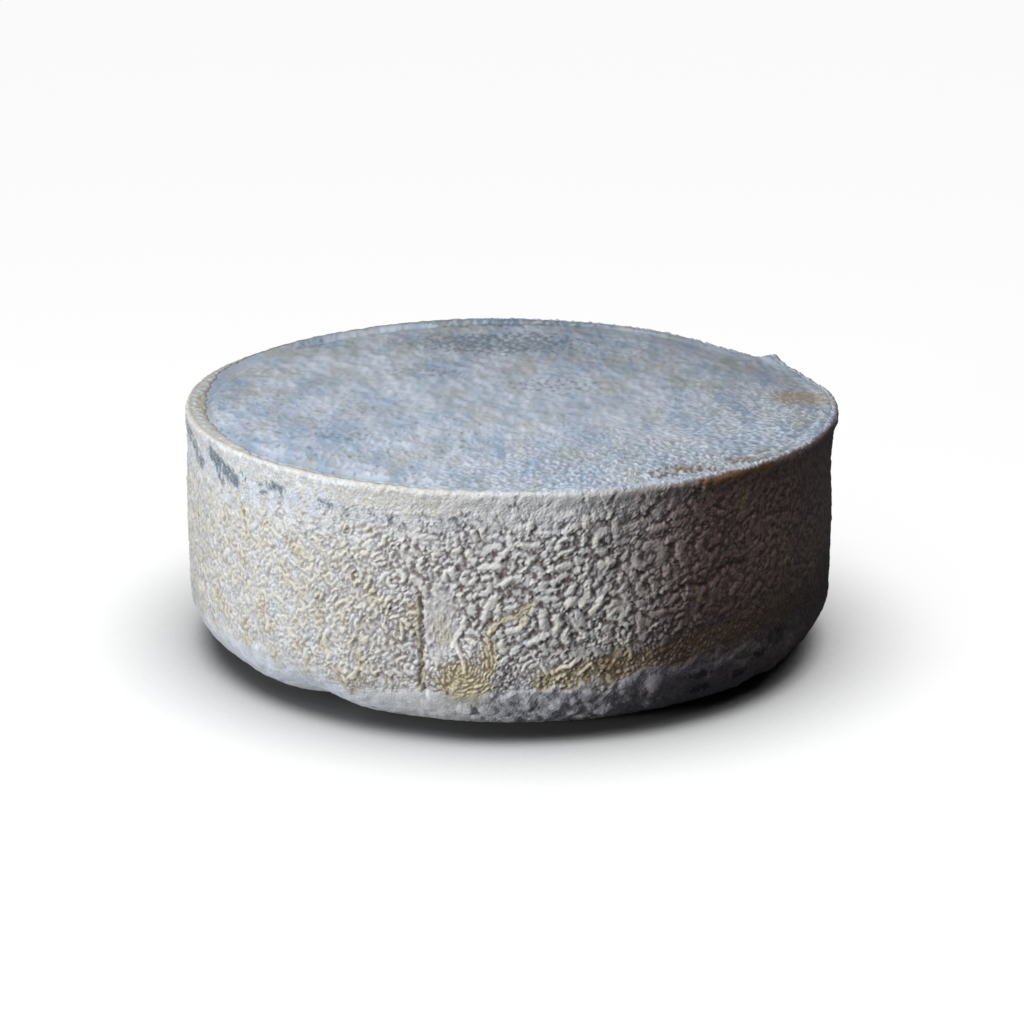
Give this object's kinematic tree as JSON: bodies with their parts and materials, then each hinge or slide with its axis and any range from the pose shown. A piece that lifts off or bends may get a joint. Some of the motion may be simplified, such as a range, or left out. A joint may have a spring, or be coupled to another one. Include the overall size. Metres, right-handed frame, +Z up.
{
  "type": "cheese wheel",
  "caption": "Uncut wheel of blue cheese with a mould-covered flat top, a raised rim and a wrinkled natural rind on its upright side.",
  "frame": {"origin": "centre of the flat base, on the surface that the wheel stands on", "axes": "+Z up through the wheel, -Y towards the front where the wrinkles are deepest, +X to the right of it"},
  "size_m": [0.2798, 0.281, 0.1063],
  "materials": {
    "rind": "dry, dull natural rind with grey-white and blue-grey mould bloom over cream cheese"
  },
  "bodies": {
    "root": {"cheese_wheel": "rind"}
  },
  "joints": []
}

▸ **DIRECTION**:
Reproduce the listing shown above in its entirety, exactly.

▸ **SOLUTION FOR THIS TASK**:
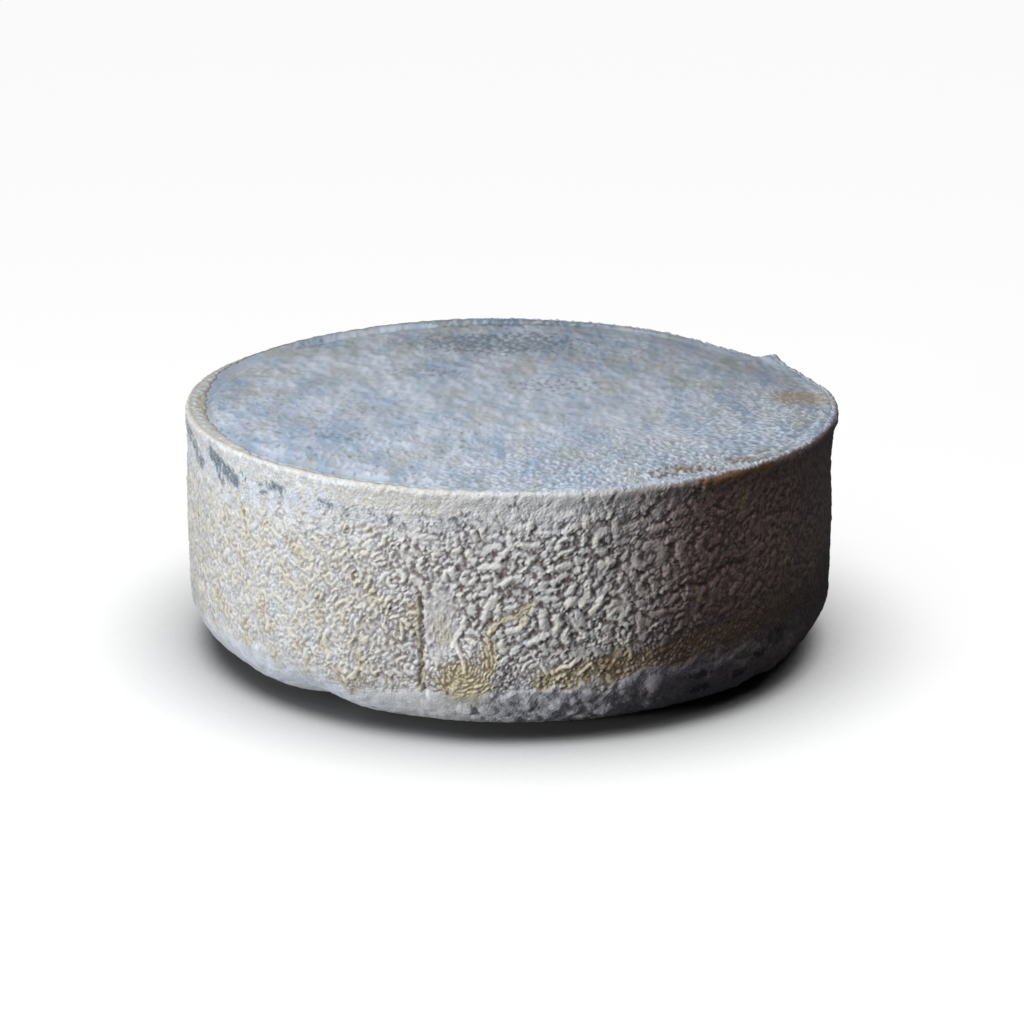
Give this object's kinematic tree as JSON: bodies with their parts and materials, then each hinge or slide with its axis and any range from the pose shown. A piece that lifts off or bends may get a joint. Some of the motion may be simplified, such as a range, or left out. A joint may have a spring, or be coupled to another one. Include the overall size. Metres, right-handed frame, +Z up.
{
  "type": "cheese wheel",
  "caption": "Uncut wheel of blue cheese with a mould-covered flat top, a raised rim and a wrinkled natural rind on its upright side.",
  "frame": {"origin": "centre of the flat base, on the surface that the wheel stands on", "axes": "+Z up through the wheel, -Y towards the front where the wrinkles are deepest, +X to the right of it"},
  "size_m": [0.2798, 0.281, 0.1063],
  "materials": {
    "rind": "dry, dull natural rind with grey-white and blue-grey mould bloom over cream cheese"
  },
  "bodies": {
    "root": {"cheese_wheel": "rind"}
  },
  "joints": []
}